Laser headlight ramp to begin

Growth for the laser headlight module assembly business has pretty much been constrained by its customer’s wafer supply in 2019. With this issue addressed, prospects for the business doubling in 2020E (albeit off a low base) looks plausible. Thus far, supply of these modules has been limited to a single car manufacturer and for the premium range. With lower cost points, adoption of this technology in the mass market models seems likely.

Growth to recover in 2020

We project a revised EPS growth of 46% for 2020 after a 14% cut in our 2019E EPS. Despite building in preliminary revenue and profit contributions from the gas sensor into our 2020-21E EPS forecasts, we have also cut the contribution from the timing device business, expecting this to phase off by 2H 2021.

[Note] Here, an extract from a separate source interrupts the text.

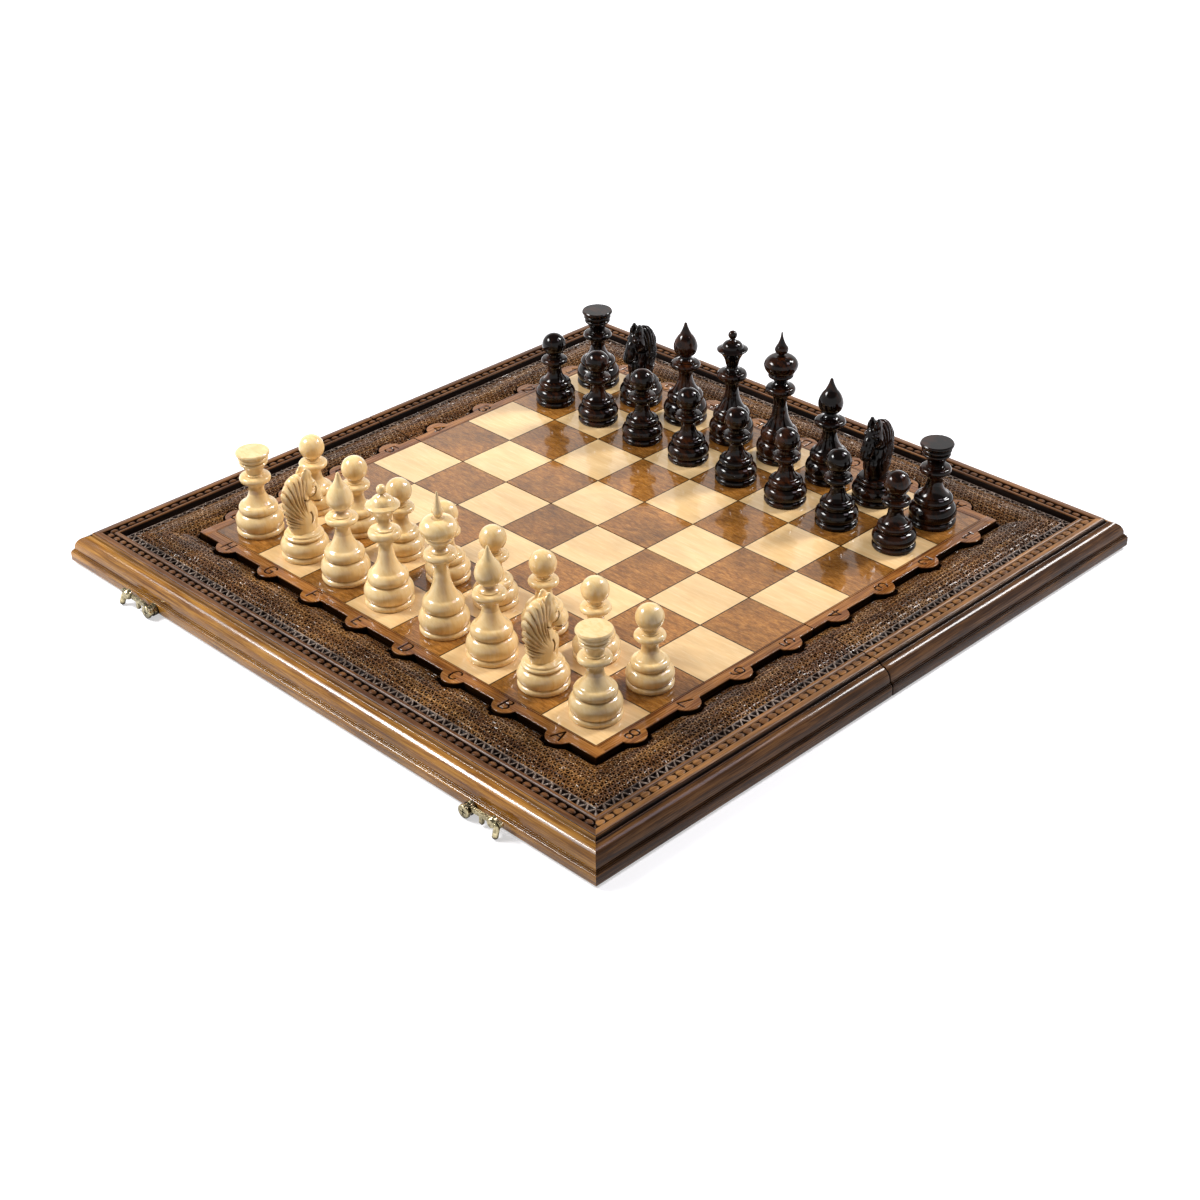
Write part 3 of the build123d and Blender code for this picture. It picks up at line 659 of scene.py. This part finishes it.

Fairly valued at RM2.52, maintain Hold

Stock is currently trading at a forward PE multiple of 23x, slightly above its 5- year mean of 20x. The shares traded as high as 32x in August 2018, in a year for which the company recorded an equally strong net profit growth of 37%. In our view, PE valuations may overshoot in the near term, but we think that any sustainable PE expansion will likely only be accompanied by sustained earnings growth going into 2021. This can only be achieved with new products with large volumes. Maintain Hold but with a higher TP of RM2.52 based on a higher target PE multiple of 24x on 2020E EPS (from 20x).